Почему нельзя верить RDS(on) с первой страницы даташита

2026-05-11

Почему нельзя верить RDS(on) с первой страницы даташита

Channel: Академия программирования электронных устройств (9120 subscribers)

Almost every candidate this batch is hashtag-spam Shorts or wordless "look at the lights" clips. This Russian-language video is the rare exception: a focused engineering explainer on a trap that catches real designers.

The premise is simple but important. When you select a power MOSFET, the front page of the datasheet advertises an attractively low RDS(on) — the on-state drain-source resistance that determines conduction losses. The problem: that headline number is measured under idealized conditions (often Vgs = 10 V, Tj = 25 °C, and a specific drain current). In a real switching converter, your gate drive may be lower, the junction is hot, and the current is higher — all of which can double or triple the actual RDS(on) compared to the marketing figure.
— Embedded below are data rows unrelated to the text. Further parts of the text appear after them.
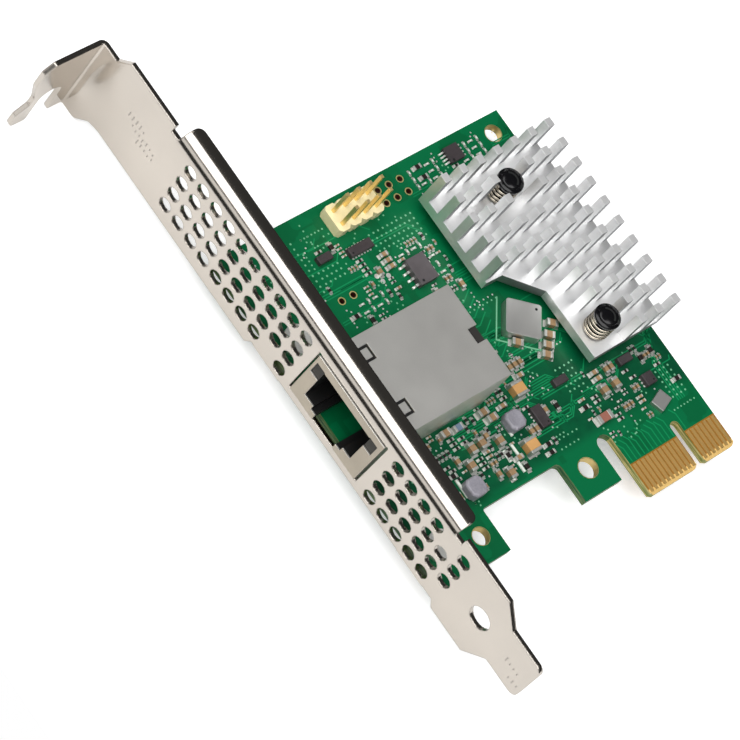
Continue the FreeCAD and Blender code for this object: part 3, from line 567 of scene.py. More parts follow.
@dataclass
class Draft:
    """Points and faces gathered for one mesh.

    Attributes:
        points: Corner points in millimetres.
        faces: Corner numbers of each face.
        marks: Which finish each face takes.
        finishes: The finishes in use.
        soft: Whether each face is shaded smooth.
    """

    points: list[Vector] = field(default_factory=list)
    faces: list[tuple[int, ...]] = field(default_factory=list)
    marks: list[int] = field(default_factory=list)
    finishes: list[Finish] = field(default_factory=list)
    soft: list[bool] = field(default_factory=list)

    def face(self, corners: list[Vector], finish: Finish) -> None:
        """Add one flat face.

        Args:
            corners: Its corner points.
            finish: Its finish.
        """
        start = len(self.points)
        self.points.extend(corners)
        self.note(tuple(range(start, len(self.points))), finish, False)

    def note(self, numbers: tuple[int, ...], finish: Finish, soft: bool) -> None:
        """Add one face over points that are already there.

        Args:
            numbers: The corners' numbers.
            finish: Its finish.
            soft: Whether it is shaded smooth.
        """
        if finish not in self.finishes:
            self.finishes.append(finish)
        self.faces.append(numbers)
        self.marks.append(self.finishes.index(finish))
        self.soft.append(soft)

    def skin(self, rings: list[list[Vector]], finish: Finish, soft: bool = True, caps: bool = True) -> None:
        """Join closed rings of points into a skin.

        Args:
            rings: Rings with the same number of points each.
            finish: The skin's finish.
            soft: Whether it is shaded smooth.
            caps: Whether the end rings are filled.
        """
        start = len(self.points)
        count = len(rings[0])
        for ring in rings:
            self.points.extend(ring)
        for row in range(len(rings) - 1):
            for column in range(count):
                low = start + row * count + column
                turn = start + row * count + (column + 1) % count
                self.note((low, turn, turn + count, low + count), finish, soft)
        if caps:
            last = start + (len(rings) - 1) * count
            self.note(tuple(reversed(range(start, start + count))), finish, False)
            self.note(tuple(range(last, last + count)), finish, False)

    def box(self, centre: Vector, size: Vector, turn: float, finish: Finish, nick: float) -> None:
        """Add a box standing on its centre's level, with a narrow chamfer round its top.

        Args:
            centre: Middle of its foot.
            size: Length, width and height.
            turn: Turn about the upright axis, in radians.
            finish: Its finish.
            nick: Width of the chamfer.
        """
        spin = Matrix.Rotation(turn, 3, "Z")
        rings = []
        for inset, level in ((0.0, 0.0), (0.0, size.z - nick), (nick, size.z)):
            half_x = size.x / 2 - inset
            half_y = size.y / 2 - inset
            corners = ((-half_x, -half_y), (half_x, -half_y), (half_x, half_y), (-half_x, half_y))
            rings.append([centre + spin @ Vector((x, y, level)) for x, y in corners])
        self.skin(rings, finish, soft=False)

    def lathe(self, axis: Vector, profile: list[tuple[float, float]], finish: Finish, steps: int) -> None:
        """Turn a profile of radii and levels about an upright axis.

        Args:
            axis: A point on the axis.
            profile: Pairs of radius and level, from the bottom up.
            finish: Its finish.
            steps: Points round each ring.
        """
        turns = round_trip(steps)
        rings = [[axis + polar(turn, radius, level) for turn in turns] for radius, level in profile]
        self.skin(rings, finish)

    def ring(self, centre: Vector, inner: float, outer: float, finish: Finish, steps: int,
             sign: int = 1) -> None:
        """Add a flat ring.

        Args:
            centre: Its centre.
            inner: Radius of its hole, or 0 for a disc.
            outer: Its outer radius.
            finish: Its finish.
            steps: Points round it.
            sign: 1 to face up and -1 to face down.
        """
        turns = round_trip(steps, sign)
        rim, hole = ([centre + polar(turn, radius) for turn in turns] for radius in (outer, inner))
        if inner:
            self.skin([rim, hole], finish, soft=False, caps=False)
        else:
            self.face(rim, finish)

    def ribbon(self, route: list[Vector], width: float, level: float, finish: Finish) -> None:
        """Lay a flat ribbon with mitred bends along a route.

        Args:
            route: Points across the board.
            width: Width of the ribbon.
            level: Its level above the board's origin.
            finish: Its finish.
        """
        left, right = [], []
        headings = [(after - before).normalized() for before, after in zip(route, route[1:])]
        for point, before, after in zip(route, headings[:1] + headings, headings + headings[-1:]):
            along = (before + after).normalized()
            side = Vector((-along.y, along.x))
            reach = width / 2 / max(SHARPEST_MITRE, abs(side.dot(Vector((-after.y, after.x)))))
            left.append(Vector((*(point + side * reach), level)))
            right.append(Vector((*(point - side * reach), level)))
        for number in range(len(route) - 1):
            self.face([right[number], right[number + 1], left[number + 1], left[number]], finish)

    def build(self, name: str, slot: str, *replaced: str) -> None:
        """Make the object and let it ride on the card.

        Args:
            name: Name of the object.
            slot: The record's material slot; not used.
            *replaced: CAD nodes it stands for.
        """
        mesh = bpy.data.meshes.new(name)
        mesh.from_pydata([point * MM for point in self.points], [], self.faces)
        for finish in self.finishes:
            mesh.materials.append(finish.made())
        mesh.polygons.foreach_set("material_index", self.marks)
        mesh.polygons.foreach_set("use_smooth", self.soft)
        mesh.update()
        piece = bpy.data.objects.new(name, mesh)
        bpy.context.scene.collection.objects.link(piece)
        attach(piece, "root")
        if replaced:
            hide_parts(*replaced)
        LOG.info("%s: %d faces", name, len(self.faces))


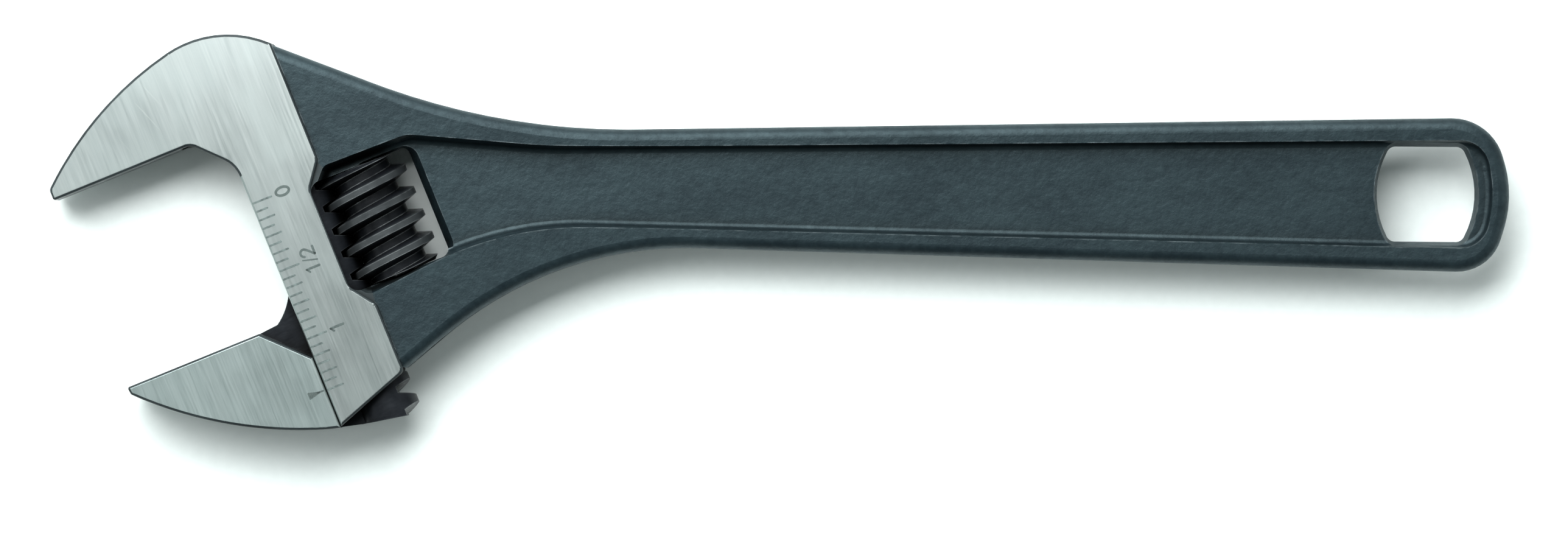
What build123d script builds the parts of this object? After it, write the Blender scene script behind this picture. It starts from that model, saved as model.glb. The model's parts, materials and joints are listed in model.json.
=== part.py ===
from build123d import *
import math
import os

# Adjustable wrench, jaws open.  Millimetres.
#
# Two frames are used.  The handle frame has x along the handle, with x = 0 at the tip of the
# fixed jaw, y towards the fixed jaw and z = 0 in the middle of the thickness.  The head frame
# (u, v) is turned by HEAD_ANGLE: u runs along the contact face of the fixed jaw, from its tip,
# and v is the direction in which the movable jaw closes.

# Whole wrench
HEAD_ANGLE = 22.5
HEAD_ORIGIN = (0.6, -1.97)
DRAFT = 12.0

# Ground faces of the head: the thickness depends on u alone, so both jaws stay flush
TIP_U = -0.5
GROUND_END_U = 45.0
TIP_HALF_THICKNESS = 5.6
HEAD_HALF_THICKNESS = 7.9
GROUND_EDGE_RADIUS = 0.45

# Jaws
JAW_FACE_LENGTH = 24.0
JAW_OPENING = 35.0
JAW_HEIGHT = 20.5
JAW_CHAMFER_DEPTH = 7.3
FRONT_LIP_U = 31.25
JAW_BACK_U = 31.1
THROAT_U = 25.3
THROAT_DEPTH = 6.2

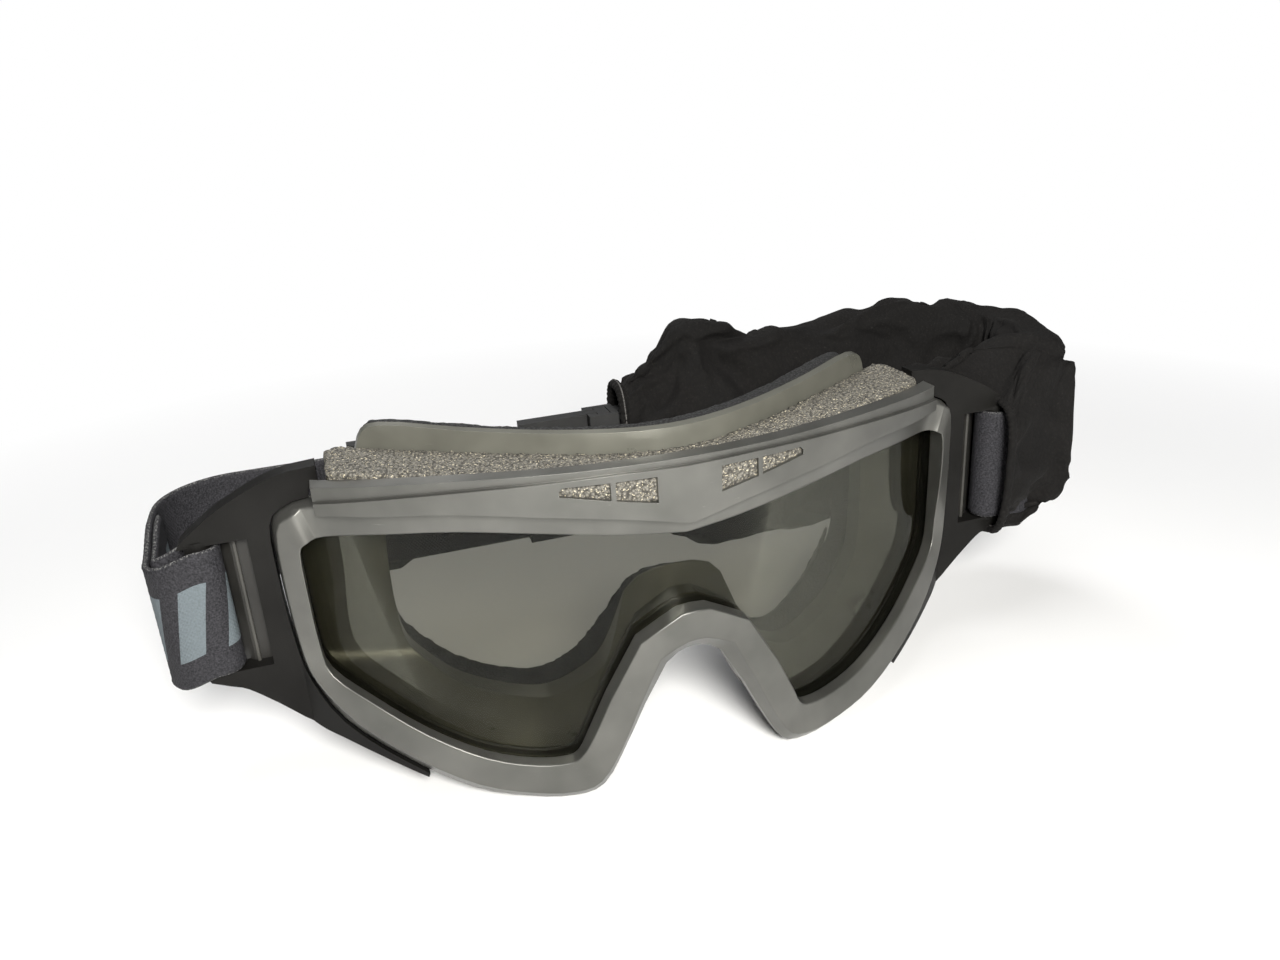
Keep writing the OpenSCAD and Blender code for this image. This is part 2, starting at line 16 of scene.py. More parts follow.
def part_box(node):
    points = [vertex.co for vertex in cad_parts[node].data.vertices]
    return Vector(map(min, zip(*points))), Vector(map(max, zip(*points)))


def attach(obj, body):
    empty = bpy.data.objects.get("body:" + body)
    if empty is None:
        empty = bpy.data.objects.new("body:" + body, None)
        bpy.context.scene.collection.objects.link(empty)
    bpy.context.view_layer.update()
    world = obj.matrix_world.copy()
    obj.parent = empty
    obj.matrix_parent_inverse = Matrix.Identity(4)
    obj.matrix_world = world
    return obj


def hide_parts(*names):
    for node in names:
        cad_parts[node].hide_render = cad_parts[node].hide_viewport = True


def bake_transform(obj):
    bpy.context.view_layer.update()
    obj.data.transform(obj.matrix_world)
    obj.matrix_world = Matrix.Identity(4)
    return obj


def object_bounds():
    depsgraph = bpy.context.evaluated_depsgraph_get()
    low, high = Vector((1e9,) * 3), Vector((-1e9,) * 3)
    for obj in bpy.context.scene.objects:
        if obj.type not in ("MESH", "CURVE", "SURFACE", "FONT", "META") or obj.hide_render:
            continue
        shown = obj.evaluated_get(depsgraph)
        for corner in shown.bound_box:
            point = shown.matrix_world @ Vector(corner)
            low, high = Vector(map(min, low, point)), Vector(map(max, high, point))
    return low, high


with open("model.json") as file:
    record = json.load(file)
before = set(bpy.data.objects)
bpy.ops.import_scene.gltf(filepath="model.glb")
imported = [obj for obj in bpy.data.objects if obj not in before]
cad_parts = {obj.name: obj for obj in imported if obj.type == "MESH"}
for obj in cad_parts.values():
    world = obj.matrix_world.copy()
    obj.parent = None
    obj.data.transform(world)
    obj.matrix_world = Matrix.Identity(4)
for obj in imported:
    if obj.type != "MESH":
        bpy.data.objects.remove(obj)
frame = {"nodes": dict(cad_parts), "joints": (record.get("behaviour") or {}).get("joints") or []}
cad_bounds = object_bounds()

MM = 0.001
LEFT, RIGHT = 1, -1  # which side of the wearer a mirrored piece is on

# ---- Sizes that the CAD part has and its boxes don't say ----

STRAP_T = 1.6 * MM
STRAP_LAYER_GAP = 0.1 * MM
FRONT_BEND_FROM_POST = 3 * MM
REAR_CORNER_R = 18 * MM
WRAP_R = 128 * MM

INSIDE = 100.0          # added to the distance in the strap's map on the face turned inwards
WELD = 0.01 * MM        # vertices of a CAD mesh closer than this are one
FINER_LUMPS = 2.7       # how much finer the second layer of roughening is

# ---- Small helpers ----


def eased(value, start, end):
    """0 before start, 1 after end, smooth between."""
    t = min(1.0, max(0.0, (value - start) / (end - start)))
    return t * t * (3 - 2 * t)


def box_of(node):
    """Lowest and highest corner of a CAD node as numpy arrays."""
    lo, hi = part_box(node)
    return np.array(lo), np.array(hi)


def shade_smooth(mesh):
    for polygon in mesh.polygons:
        polygon.use_smooth = True


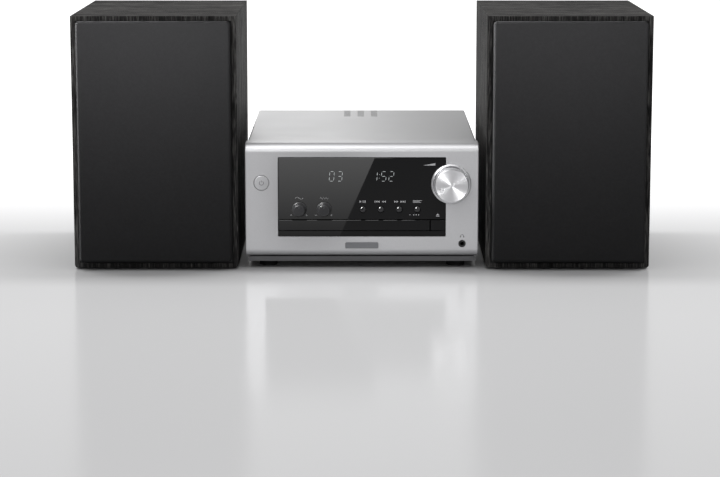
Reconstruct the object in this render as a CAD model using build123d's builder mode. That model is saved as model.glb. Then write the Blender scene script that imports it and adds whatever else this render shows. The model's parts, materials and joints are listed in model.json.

A good video on this topic walks through the supplementary curves later in the datasheet: RDS(on) vs. Vgs, RDS(on) vs. temperature (positive tempco — important for paralleling), and the typical-vs-maximum spread. Understanding these turns "pick the lowest RDS(on)" into a real thermal budget calculation, and helps explain why otherwise reasonable designs run hotter than the back-of-envelope math predicted.

Even if you don't read Russian, auto-translated captions handle technical content like this reasonably well, and the datasheet graphs shown on screen are universal.

Why watch: A practical look at why headline MOSFET RDS(on) numbers lie, and which datasheet curves you should actually be reading.